Prior to retrial, the circuit court denied the appellant's motion for a change of venue and his motion to sequester the jury. The appellant's retrial lasted nine days. The most significant evidence against the appellant consisted of the testimony of Terry Brainard, the appellant's nephew and alleged accomplice. Brainard testified that he and the appellant went to the home of the victim in order to rob her. They forced their way into the house and the appellant took Mrs. Berry upstairs where he sexually assaulted her, and then killed her, while Brainard searched downstairs for money. Also admitted into evidence were two copies of a confession which the appellant had signed, admitting that he had killed Mrs. Berry. The appellant's defense consisted primarily of an attempt to show diminished capacity by reason of intoxication and to implicate Brainard, and not the appellant, as the killer.

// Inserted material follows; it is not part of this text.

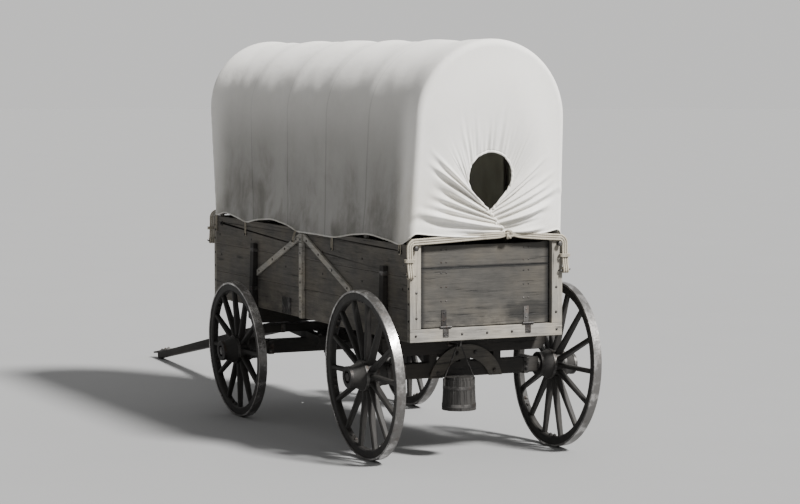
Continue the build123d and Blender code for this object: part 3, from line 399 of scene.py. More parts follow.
def iron_finish(name, tone, bright, roughness, rust=0.35):
    """Forged iron: hammered dark scale, worn bright in patches and rusty in others."""
    made = Finish(name, Metallic=0.85)
    point = made.place()
    hammered = made.noise(point, 60.0, 3.0, 0.5)
    worn = made.noise(point, 8.0, 5.0, 0.65)
    pits = made.noise(point, 190.0, 2.0, 0.6)
    shine = worn.rise(0.46, 0.68)
    rusty = (made.noise(point, 13.0, 4.0, 0.68) + hammered * 0.2).rise(0.60, 0.78) * rust
    coloured = made.blend(rusty, made.blend(shine, tone, bright), (0.085, 0.052, 0.034))
    return made.finished(coloured, 0.72 + pits * 0.55,
                         roughness + (hammered - 0.5) * 0.3 + rusty * 0.35 - shine * 0.1,
                         hammered * 0.9 + pits * 0.3, 0.0012, 0.8)


def rope_finish(name, tone):
    """Hemp: its fibres run with the strands, by the rope's own layout, and grime lies on it."""
    made = Finish(name, IOR=1.4)
    around, length = made.own_cut()
    fibre = made.noise(made.vector(around * 40.0 - length * 26.0, length * 3.0, 0.0),
                       5.0, 3.0, 0.7)
    grime = made.noise(made.place(), 9.0, 4.0, 0.6)
    soiled = made.blend(grime.rise(0.45, 0.7) * 0.45, tone, (0.19, 0.165, 0.13))
    return made.finished(soiled, 0.72 + (fibre - 0.5) * 1.0 + (grime - 0.5) * 1.1, 0.9,
                         fibre, 0.0012, 0.8)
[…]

At the conclusion of the nine-day trial, the jury found the appellant guilty of murder in the first degree. The jury verdict did not include a recommendation of mercy. The trial court subsequently sentenced the appellant to confinement in the penitentiary for the balance of his natural life. The court denied the appellant's motion to reduce the sentence to one no greater than imposed upon the appellant at his original trial.

I.

In his first assignment of error, the appellant protests the imposition of a harsher sentence upon retrial than that imposed pursuant to his original conviction. The appellant argues that the imposition of the harsher sentence is a violation of the double jeopardy provisions of the fifth and fourteenth amendments to the United States Constitution.

The propriety of imposing a harsher sentence upon retrial of a criminal defendant has been recently considered by this Court on three different occasions. In State v. Eden, W.Va., 256 S.E.2d 868 (1979), the defendant was originally found guilty of reckless driving in a justice of the peace court and was fined fifty dollars. He then applied for a trial de novo in circuit court. The trial de novo resulted in a jury verdict of guilty, and the court imposed a thirty day sentence and a fine of two hundred dollars. On appeal, this Court held that the imposition of a harsher sentence by the circuit court than that imposed by the justice of the peace court...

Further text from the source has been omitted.